Nicolas s’agenouilla près du corps pour regarder la plaie. Elle était noire et l’ouverture de la peau, de la largeur de la balle, paraissait déjà fermée par l’épiderme ; un peu de sang coagulé était visible, mais il s’était surtout épanché dans les chairs. Le jeune commissaire nota ses observations dans un petit calepin. Il reprit la disposition du corps, précisa que la victime était revêtue d’habits civils. L’état et la crispation des deux mains refermées sur elles-mêmes le frappèrent. Les bottes de fantaisie étaient boueuses, et tout le bas du corps jusqu’à la ceinture était imbibé d’une eau nauséabonde comme si le jeune homme avait traversé un étang ou une pièce d’eau avant de rentrer chez lui pour mettre fin à ses jours.

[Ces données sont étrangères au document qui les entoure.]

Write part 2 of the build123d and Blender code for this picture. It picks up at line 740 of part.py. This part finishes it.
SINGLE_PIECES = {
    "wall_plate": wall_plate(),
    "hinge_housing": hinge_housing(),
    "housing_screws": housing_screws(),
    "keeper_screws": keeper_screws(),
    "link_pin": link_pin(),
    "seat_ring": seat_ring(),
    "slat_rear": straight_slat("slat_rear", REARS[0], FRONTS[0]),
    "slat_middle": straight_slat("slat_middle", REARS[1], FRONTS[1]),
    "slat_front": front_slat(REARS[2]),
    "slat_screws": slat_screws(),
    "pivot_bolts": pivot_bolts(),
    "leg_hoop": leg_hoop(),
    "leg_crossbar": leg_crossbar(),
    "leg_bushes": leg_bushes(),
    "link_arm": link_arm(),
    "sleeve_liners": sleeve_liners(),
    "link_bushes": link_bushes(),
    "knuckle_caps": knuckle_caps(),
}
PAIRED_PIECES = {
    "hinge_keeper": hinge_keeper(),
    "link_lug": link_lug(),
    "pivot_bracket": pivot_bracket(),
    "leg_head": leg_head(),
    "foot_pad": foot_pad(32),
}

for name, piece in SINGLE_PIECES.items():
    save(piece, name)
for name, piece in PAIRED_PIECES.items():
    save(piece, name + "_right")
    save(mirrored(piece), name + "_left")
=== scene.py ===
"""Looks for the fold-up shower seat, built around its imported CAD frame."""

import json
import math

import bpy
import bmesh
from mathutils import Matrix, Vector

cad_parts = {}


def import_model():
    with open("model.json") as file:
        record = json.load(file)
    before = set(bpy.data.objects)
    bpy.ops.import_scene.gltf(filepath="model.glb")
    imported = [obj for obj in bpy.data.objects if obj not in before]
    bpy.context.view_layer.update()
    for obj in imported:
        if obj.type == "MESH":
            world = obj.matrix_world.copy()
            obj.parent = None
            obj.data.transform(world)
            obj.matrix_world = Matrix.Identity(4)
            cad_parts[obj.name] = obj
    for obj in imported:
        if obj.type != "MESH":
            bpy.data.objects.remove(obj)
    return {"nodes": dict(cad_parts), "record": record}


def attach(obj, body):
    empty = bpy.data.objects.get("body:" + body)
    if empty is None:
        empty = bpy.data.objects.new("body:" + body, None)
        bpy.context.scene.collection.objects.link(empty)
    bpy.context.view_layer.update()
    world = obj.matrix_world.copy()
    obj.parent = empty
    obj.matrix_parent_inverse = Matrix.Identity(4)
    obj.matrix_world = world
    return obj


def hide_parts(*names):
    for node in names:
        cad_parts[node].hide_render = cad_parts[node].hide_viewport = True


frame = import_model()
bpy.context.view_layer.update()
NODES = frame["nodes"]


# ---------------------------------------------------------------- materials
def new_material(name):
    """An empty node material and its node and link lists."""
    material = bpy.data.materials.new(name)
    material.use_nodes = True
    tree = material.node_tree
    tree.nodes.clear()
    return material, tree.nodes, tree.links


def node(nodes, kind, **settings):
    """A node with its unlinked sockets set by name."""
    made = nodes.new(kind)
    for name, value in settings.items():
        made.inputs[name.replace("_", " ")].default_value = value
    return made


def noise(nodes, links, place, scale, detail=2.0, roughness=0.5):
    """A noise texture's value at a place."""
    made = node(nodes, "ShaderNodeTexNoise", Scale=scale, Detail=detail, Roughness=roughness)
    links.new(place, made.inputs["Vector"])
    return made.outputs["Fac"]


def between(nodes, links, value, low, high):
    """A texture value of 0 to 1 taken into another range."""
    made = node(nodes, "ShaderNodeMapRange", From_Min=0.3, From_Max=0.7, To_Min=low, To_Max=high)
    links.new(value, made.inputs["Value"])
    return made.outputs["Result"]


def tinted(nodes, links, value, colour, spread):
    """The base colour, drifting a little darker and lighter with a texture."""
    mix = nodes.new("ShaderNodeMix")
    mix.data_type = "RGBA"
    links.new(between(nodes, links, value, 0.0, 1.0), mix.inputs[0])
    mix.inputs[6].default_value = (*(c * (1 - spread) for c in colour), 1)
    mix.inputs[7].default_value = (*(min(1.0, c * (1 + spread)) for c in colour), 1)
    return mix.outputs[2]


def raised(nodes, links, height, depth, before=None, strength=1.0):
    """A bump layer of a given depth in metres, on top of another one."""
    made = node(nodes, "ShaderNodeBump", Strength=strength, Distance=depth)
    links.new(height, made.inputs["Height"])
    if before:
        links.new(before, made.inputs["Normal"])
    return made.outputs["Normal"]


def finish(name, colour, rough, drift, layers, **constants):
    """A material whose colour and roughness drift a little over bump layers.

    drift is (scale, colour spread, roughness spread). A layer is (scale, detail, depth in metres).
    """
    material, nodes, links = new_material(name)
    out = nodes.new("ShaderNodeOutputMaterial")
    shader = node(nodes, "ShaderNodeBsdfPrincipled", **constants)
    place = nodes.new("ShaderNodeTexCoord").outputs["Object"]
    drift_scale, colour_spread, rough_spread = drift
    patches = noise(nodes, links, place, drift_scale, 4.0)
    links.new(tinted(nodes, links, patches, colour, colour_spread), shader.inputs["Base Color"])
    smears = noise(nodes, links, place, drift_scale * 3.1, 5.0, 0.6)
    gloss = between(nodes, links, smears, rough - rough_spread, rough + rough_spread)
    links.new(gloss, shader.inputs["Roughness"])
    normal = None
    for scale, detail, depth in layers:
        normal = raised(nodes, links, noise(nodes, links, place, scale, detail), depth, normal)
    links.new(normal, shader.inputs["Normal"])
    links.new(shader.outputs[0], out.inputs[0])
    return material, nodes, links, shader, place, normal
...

Nicolas fit quelques pas et s’intéressa à la croisée. Les volets intérieurs en chêne clair étaient fermés au loquet. Il les ouvrit et constata que la fenêtre était également close. Il remit le tout en place, reprit sa bougie et alluma les chandelles d’une lampe bouillotte placée sur le bureau. La pièce surgit de la pénombre. Une voix dans son dos le fit se retourner.
— Puis-je vous être utile, monsieur ?
La porte d’entrée était restée ouverte et, sur le seuil, se tenait un homme encore jeune, en livrée mais sans perruque. M. de Sartine n’avait pas décelé sa présence, le dossier du fauteuil dissimulant presque totalement l’inconnu. Sa tenue était correcte et boutonnée, mais Nicolas s’étonna de le voir en bas, sans chaussons ni souliers.
— Puis-je savoir ce que vous faites ici ? Je suis Nicolas Le Floch, commissaire de police au Châtelet.
— Je me nomme Lambert et suis le valet et l’homme à tout faire de M. le vicomte de Ruissec.